Investigating Aerobic and Anaerobic Methane Oxidation in Oil Sands Tailings Facilities

Abstract

Oil remains a vital economic driver, fueled by a growing global population and rising resource consumption. Canada holds the third-largest proven oil reserves in the world, with much of it in the Alberta Oil Sands Region (AOSR). Surface mining in the AOSR produces tailings, a mixture of water, sand, silt, clay, and residual bitumen, which are stored in large tailings facilities covering ~300 km2. These facilities can be a regional source of methane that is generated through microbial methanogenesis in the anoxic fluid fine tailings (FFTs). While methane oxidation can mitigate emissions in natural systems, its occurrence and extent in tailings systems are poorly constrained. This thesis investigated methane production and consumption at two AOSR tailings facilities (Site A and Site B) by using dissolved methane concentration trends, stable carbon isotope analysis, and phospholipid fatty acid (PLFA) biomarkers for methanotrophic activity. Across both sites, dissolved methane [CH4] in the water column was low but increased sharply with depth across the interface boundary and in the FFT, exhibiting saturated conditions. The methane concentration revealed a consumption profile upwards across the FFT-water interface, suggesting methane loss by either aerobic oxidation and/or transport mechanisms. Isotope data (δ13C-CH4 and δ13C-CO2) revealed a multi-pathway system for methane production, with limited fractionation evidence for methane oxidation.

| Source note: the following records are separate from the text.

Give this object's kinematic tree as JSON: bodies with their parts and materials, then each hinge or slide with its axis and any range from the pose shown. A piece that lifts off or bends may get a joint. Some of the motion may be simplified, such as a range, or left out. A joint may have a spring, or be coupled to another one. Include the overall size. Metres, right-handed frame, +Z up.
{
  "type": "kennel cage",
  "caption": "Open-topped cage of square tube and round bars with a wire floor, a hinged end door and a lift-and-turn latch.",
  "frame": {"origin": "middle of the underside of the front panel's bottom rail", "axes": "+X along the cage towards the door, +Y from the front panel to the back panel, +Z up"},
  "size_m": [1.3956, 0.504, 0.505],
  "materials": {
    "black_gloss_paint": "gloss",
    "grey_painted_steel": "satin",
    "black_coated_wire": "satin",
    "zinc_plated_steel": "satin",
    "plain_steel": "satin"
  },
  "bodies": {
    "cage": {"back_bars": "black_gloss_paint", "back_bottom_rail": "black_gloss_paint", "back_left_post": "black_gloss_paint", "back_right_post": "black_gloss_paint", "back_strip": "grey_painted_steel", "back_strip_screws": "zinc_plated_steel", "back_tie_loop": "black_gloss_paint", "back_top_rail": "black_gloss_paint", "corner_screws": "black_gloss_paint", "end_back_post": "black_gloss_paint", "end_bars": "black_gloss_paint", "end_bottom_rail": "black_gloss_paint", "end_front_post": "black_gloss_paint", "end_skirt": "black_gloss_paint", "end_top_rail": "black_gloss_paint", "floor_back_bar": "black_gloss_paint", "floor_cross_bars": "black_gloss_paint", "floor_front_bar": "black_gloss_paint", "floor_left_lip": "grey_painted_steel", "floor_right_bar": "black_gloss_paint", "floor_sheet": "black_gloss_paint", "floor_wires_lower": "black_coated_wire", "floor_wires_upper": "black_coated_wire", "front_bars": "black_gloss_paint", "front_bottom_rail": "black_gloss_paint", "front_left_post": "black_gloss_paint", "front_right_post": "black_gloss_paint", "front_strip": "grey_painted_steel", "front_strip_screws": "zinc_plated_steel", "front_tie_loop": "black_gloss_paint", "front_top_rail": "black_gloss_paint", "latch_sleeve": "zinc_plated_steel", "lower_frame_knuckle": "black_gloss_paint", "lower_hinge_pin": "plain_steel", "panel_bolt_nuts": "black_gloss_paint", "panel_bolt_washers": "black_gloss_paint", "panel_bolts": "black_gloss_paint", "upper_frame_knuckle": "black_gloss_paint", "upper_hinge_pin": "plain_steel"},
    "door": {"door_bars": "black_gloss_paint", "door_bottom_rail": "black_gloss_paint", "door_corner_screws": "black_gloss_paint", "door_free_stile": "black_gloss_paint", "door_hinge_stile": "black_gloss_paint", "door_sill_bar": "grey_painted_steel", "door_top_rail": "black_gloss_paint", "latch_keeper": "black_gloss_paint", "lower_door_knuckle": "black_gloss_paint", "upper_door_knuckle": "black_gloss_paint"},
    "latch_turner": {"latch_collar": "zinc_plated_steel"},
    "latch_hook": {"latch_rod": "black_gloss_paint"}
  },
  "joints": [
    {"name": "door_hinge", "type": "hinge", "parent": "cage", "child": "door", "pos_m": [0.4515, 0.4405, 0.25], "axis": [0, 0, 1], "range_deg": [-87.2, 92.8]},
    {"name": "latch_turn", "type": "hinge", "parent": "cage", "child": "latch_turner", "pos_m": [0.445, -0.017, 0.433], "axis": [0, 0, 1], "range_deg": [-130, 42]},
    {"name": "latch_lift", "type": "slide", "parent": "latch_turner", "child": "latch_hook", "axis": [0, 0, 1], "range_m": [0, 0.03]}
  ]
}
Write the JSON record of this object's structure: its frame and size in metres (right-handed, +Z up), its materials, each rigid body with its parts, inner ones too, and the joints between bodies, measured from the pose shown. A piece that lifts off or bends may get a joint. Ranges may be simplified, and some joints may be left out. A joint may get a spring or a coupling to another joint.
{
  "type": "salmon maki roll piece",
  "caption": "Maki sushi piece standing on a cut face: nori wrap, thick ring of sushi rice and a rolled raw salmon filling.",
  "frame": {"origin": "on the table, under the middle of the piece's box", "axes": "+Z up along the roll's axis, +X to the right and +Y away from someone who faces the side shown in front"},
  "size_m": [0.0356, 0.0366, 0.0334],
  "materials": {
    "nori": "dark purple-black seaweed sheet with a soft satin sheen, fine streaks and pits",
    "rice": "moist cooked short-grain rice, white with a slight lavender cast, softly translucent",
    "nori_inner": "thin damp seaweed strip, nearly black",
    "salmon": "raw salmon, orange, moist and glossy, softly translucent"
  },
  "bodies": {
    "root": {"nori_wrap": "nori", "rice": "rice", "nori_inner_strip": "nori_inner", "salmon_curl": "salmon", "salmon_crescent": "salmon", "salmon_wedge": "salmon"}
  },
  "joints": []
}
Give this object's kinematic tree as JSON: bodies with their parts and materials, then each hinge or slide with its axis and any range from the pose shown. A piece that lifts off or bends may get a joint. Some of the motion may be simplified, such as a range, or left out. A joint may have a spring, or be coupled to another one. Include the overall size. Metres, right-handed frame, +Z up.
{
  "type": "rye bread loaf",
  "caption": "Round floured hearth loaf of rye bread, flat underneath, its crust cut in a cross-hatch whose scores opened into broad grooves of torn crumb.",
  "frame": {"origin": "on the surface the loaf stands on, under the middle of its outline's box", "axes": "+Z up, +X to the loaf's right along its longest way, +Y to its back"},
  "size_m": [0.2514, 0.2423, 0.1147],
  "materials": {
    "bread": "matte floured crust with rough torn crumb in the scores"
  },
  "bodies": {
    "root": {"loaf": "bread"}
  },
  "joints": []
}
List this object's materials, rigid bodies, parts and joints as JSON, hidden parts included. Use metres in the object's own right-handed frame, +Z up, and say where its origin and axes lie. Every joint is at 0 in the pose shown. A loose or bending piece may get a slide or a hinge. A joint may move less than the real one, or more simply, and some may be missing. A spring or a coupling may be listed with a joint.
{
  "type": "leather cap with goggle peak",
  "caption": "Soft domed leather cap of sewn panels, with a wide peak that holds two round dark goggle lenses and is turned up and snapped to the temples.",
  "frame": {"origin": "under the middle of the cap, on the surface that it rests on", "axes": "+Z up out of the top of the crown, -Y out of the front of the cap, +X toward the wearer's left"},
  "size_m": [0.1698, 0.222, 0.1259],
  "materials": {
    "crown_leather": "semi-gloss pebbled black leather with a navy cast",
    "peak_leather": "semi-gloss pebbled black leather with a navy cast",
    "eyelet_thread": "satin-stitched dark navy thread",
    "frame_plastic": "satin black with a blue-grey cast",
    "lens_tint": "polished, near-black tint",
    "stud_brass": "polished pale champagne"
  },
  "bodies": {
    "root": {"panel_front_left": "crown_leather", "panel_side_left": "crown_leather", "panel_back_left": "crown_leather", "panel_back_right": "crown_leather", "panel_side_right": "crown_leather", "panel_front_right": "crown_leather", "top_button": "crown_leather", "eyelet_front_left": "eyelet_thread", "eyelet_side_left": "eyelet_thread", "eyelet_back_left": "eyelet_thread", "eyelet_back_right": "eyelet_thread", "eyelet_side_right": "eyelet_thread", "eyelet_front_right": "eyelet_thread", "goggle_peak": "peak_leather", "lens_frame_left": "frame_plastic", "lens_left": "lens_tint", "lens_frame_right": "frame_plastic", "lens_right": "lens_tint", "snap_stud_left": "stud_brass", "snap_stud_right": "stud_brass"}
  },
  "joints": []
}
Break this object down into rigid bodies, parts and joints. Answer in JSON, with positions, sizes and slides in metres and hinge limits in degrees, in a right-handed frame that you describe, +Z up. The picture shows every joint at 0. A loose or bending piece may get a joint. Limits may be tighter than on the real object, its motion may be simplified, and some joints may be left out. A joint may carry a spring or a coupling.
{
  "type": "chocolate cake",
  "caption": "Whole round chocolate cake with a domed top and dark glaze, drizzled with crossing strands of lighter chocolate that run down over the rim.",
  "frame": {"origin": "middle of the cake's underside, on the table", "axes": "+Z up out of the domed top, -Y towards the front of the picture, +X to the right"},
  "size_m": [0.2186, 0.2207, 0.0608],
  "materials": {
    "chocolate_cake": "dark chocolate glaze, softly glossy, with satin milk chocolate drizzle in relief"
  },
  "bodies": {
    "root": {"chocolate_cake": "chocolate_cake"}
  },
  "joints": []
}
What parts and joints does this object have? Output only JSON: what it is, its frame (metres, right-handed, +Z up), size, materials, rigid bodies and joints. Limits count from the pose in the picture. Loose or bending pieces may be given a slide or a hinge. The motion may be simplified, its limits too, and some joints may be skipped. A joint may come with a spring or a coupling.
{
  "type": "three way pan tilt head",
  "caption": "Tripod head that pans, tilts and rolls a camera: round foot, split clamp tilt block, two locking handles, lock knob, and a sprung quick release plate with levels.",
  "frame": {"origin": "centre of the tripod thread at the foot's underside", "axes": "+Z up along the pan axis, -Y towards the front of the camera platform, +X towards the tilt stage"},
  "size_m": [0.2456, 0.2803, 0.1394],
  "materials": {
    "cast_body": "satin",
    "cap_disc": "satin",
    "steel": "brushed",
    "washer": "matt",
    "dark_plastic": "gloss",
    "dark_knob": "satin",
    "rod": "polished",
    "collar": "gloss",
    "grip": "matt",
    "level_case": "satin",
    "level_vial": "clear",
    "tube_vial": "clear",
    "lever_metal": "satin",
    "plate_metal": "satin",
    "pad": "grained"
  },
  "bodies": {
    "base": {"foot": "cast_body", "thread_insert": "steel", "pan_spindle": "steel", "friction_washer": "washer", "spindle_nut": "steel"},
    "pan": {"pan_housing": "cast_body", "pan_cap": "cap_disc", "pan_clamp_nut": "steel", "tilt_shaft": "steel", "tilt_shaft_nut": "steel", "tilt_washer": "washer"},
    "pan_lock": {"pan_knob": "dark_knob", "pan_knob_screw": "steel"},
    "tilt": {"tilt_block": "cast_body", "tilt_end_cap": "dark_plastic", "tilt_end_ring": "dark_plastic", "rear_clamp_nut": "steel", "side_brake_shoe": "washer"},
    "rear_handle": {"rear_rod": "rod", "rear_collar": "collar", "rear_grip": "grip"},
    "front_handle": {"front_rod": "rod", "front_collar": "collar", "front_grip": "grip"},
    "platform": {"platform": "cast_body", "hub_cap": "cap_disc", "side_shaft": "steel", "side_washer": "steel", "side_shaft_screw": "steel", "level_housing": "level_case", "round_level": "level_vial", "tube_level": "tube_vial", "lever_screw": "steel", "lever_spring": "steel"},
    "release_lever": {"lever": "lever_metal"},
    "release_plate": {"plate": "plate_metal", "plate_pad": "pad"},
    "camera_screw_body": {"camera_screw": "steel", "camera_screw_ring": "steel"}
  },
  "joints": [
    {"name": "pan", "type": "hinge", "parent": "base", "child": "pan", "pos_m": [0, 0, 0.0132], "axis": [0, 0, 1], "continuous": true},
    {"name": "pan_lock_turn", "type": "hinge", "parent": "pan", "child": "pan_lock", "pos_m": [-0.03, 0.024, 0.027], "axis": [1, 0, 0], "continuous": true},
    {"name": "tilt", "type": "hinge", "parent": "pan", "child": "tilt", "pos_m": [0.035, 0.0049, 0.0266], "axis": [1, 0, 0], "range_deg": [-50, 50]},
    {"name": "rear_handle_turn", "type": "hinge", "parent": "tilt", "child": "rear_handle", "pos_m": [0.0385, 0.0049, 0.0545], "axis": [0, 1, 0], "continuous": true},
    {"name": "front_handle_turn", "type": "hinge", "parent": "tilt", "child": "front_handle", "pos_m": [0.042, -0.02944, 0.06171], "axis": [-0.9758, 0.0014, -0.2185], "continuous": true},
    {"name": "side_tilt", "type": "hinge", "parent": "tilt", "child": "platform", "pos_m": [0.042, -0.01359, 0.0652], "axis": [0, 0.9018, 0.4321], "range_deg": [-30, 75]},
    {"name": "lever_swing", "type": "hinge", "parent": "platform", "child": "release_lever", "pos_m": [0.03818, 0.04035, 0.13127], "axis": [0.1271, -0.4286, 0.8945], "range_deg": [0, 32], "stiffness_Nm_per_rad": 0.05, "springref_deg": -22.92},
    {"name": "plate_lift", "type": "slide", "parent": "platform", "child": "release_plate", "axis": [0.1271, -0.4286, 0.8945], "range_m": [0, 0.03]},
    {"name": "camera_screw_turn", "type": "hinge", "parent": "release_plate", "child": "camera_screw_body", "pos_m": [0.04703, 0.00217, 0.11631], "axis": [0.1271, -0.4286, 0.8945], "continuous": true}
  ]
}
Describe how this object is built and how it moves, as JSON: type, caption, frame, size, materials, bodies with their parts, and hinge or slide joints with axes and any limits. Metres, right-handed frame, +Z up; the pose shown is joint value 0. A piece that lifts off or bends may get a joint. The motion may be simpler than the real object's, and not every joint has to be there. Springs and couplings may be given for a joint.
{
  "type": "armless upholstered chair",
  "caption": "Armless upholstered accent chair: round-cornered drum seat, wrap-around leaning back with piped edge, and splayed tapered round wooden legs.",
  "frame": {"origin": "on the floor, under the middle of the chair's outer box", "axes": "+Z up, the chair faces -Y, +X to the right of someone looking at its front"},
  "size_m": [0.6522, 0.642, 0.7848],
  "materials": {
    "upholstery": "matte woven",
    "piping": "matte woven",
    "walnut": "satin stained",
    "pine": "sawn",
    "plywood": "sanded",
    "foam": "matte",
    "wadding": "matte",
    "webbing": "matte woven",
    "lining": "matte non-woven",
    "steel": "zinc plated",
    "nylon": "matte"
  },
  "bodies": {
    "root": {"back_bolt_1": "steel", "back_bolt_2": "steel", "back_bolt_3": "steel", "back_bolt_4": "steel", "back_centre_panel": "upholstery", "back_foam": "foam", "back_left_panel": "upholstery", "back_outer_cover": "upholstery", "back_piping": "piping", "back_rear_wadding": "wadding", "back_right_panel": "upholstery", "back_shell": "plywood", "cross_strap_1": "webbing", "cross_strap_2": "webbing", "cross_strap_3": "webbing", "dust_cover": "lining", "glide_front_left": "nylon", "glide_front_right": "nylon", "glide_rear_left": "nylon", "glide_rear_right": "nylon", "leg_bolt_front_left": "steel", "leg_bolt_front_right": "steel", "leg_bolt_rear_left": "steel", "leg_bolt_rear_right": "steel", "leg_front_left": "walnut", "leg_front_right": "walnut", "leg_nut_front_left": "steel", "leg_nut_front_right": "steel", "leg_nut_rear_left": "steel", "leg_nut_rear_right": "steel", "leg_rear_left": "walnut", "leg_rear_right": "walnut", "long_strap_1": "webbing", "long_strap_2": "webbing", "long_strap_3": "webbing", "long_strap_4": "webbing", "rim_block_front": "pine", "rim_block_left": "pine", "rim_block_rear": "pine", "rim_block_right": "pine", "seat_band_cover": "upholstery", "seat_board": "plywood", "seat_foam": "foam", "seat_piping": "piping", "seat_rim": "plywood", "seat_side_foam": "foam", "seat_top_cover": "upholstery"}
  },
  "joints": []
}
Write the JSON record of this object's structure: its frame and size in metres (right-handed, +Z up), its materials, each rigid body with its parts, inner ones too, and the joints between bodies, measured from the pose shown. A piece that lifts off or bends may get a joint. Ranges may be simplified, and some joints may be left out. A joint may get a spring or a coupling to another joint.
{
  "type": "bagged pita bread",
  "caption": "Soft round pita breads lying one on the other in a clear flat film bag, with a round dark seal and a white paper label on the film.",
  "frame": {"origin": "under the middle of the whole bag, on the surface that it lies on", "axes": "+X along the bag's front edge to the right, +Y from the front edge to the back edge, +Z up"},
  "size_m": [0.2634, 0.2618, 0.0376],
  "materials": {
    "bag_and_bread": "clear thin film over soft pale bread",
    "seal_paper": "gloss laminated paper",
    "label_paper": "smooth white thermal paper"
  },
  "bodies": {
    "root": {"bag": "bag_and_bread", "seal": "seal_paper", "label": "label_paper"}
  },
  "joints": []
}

PLFA analysis of pooled biomarkers (C16:1 and C18:1) showed increased abundance upwards at the interface and into water column. Isotopic signatures of these PLFAs suggested some relative methanotrophy at Site A due to the depletion of C16:1 relative to C18:1 and other PLFAs, but strong methane-derived carbon incorporation at Site B. These findings demonstrate site-specific and spatial variability in the geochemical conditions that may be controlling aerobic methane oxidation within these systems and limiting methane release into the atmosphere.